Vice President George H.W. Bush gives his acceptance speech at the Republican National Convention in New Orleans on August 18, 1988. “I am a man who sees life in terms of missions — missions defined and missions completed,” he told delegates in the Louisiana Superdome. Bush said he would “keep America moving forward” and strive “for a better America.” He defeated Michael Dukakis in the general election that fall and served one term as president. Photo credit: REUTERS
President George H. W. Bush, a key proponent of the North American Free Trade Agreement who also faced pressure from U.S. automakers to ease Japanese imports in the late 1980s and early 1990s, died on Friday. He was 94.
Bush also championed wider use of ethanol in cars and light trucks to lower the nation’s reliance on foreign oil and supported safety advances such as airbags in light trucks.
U.S. automakers were being squeezed as they faced slowing U.S. sales from the 1990-91 recession in a market increasingly dominated by Japanese competition.
Chrysler Chairman Lee Iacocca wrote a letter to Bush in March of 1991 asking the president to put a limit on Japan’s imports. “There would be an immediate boost to the industry and to the economy if Japan would temporarily back off from their relentless pursuit of increased U.S. market share,” Iacocca wrote the president.
But Bush, largely opposed to government-imposed quotas, said he wasn’t going to help on the trade front.
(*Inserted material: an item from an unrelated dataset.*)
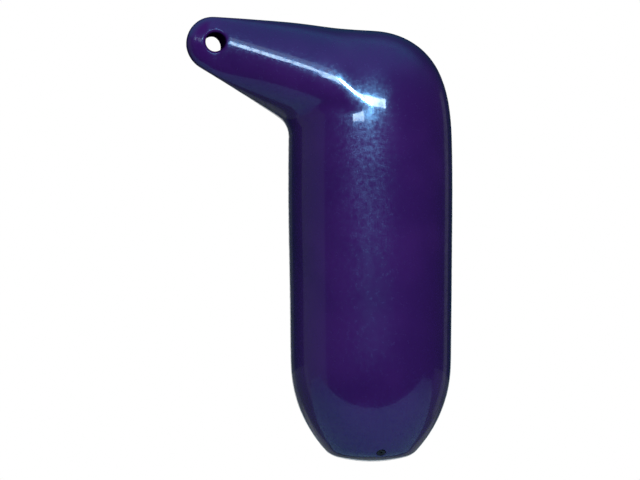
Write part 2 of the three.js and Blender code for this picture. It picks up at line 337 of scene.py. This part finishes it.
def glossy_skin(shader, place, settings, colour, mottle, coat, bump):
    """The vinyl where nothing rubs it: a clear gloss, and a wider haze in cloudy patches."""
    drawn = shader.noise(shader.stretch(place, (1.0, 1.0, 0.06)), scale=60.0)
    gloss = shader.node("ShaderNodeBsdfPrincipled", {}, {
        "Base Color": colour,
        "Roughness": 0.07 + mottle * 0.06,
        "IOR": 1.5,
        "Specular IOR Level": 0.75,
        "Specular Tint": tuple(settings.gloss_tint),
        "Coat Weight": coat * (0.55 + mottle * 0.35),
        "Coat Roughness": 0.03,
        "Normal": bump,
    })
    haze = shader.node("ShaderNodeBsdfPrincipled", {}, {
        "Base Color": colour,
        "Roughness": 0.2 + mottle * 0.12,
        "IOR": 1.5,
        "Specular IOR Level": 1.0,
        "Specular Tint": tuple(settings.haze_tint),
        "Normal": bump,
    })
    patches = shader.remap(mottle, 0.36, 0.66) * 0.6
    streaks = shader.remap(drawn, 0.5, 0.7) * 0.1
    everywhere = 0.12
    return shader.mix_shaders(patches + streaks + everywhere, gloss, haze)


def vinyl_material(settings):
    """Glossy pigmented vinyl with a soft swell and a fine grain, worn dull round the rope eye, with
    painted shade inside its bore.
    """
    material, shader = new_material("glossy_vinyl")
    place = object_place(shader)
    clouds = shader.noise(place, scale=14.0, detail=2.0)
    mottle = shader.noise(place, scale=230.0, detail=5.0, roughness=0.7)
    grain = shader.noise(place, scale=900.0, detail=2.0)
    colour = shader.mix_colours(
        shader.remap(clouds, 0.35, 0.65), tuple(settings.vinyl), tuple(settings.deep_vinyl))
    bump = shader.bump(clouds * 0.6 + mottle * 0.015 + grain * 0.004, strength=0.06, distance=0.002)
    coat, bore, worn_and_shaded = eye_wear_and_shade(shader, place, settings.eye_radius)
    skin = glossy_skin(shader, place, settings, colour, mottle, coat, bump)
    # Matt vinyl where the line rubs; in the bore its colour is darkened as painted shade
    matt = shader.node("ShaderNodeBsdfPrincipled", {}, {
        "Base Color": shader.mix_colours(bore, colour, shade(settings.deep_vinyl, BORE_PAINTED_SHADE)),
        "Roughness": 0.6 + mottle * 0.2,
        "Specular IOR Level": 0.0,
        "Normal": bump,
    })
    surface = shader.mix_shaders(worn_and_shaded, skin, matt)
    shader.node("ShaderNodeOutputMaterial", {}, {"Surface": surface.outputs[0]})
    return material


def rubber_material(settings):
    """Dull black rubber with a dusting of lighter grain."""
    material, shader = new_material("valve_rubber")
    place = object_place(shader)
    grain = shader.noise(place, scale=2500.0, detail=4.0)
    base = tuple(settings.rubber)
    dusty = shade(base, 2.0)
    bump = shader.bump(grain, strength=0.2, distance=0.0002)
    surface = shader.node("ShaderNodeBsdfPrincipled", {}, {
        "Base Color": shader.mix_colours(shader.remap(grain, 0.45, 0.7), base, dusty),
        "Roughness": 0.4 + grain * 0.3,
        "Specular IOR Level": 0.5,
        "Normal": bump,
    })
    shader.node("ShaderNodeOutputMaterial", {}, {"Surface": surface.outputs[0]})
    return material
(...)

Instead, he accompanied Iacocca , General Motors Chairman Robert Stempel and Ford Motor Co.’s Harold Poling to Japan to meet with Japanese executives from Toyota, Nissan, Honda, Mitsubishi and Mazda in January 1992.
Bush also raised the concerns of the Detroit 3 during a meeting with the Japanese prime minister, Kiichi Miyazawa. A joint statement released by the two leaders after the meeting laid out purchasing goals that Japanese car companies should strive to meet.
The automakers left the trip just as dissatisfied as they arrived. U.S. executives still viewed Japan as a closed country that would not help cultivate open global trade, while Japanese officials said American government officials still were not grasping that they needed to transform their auto industry to compete, not manipulate trade through legislation or deals.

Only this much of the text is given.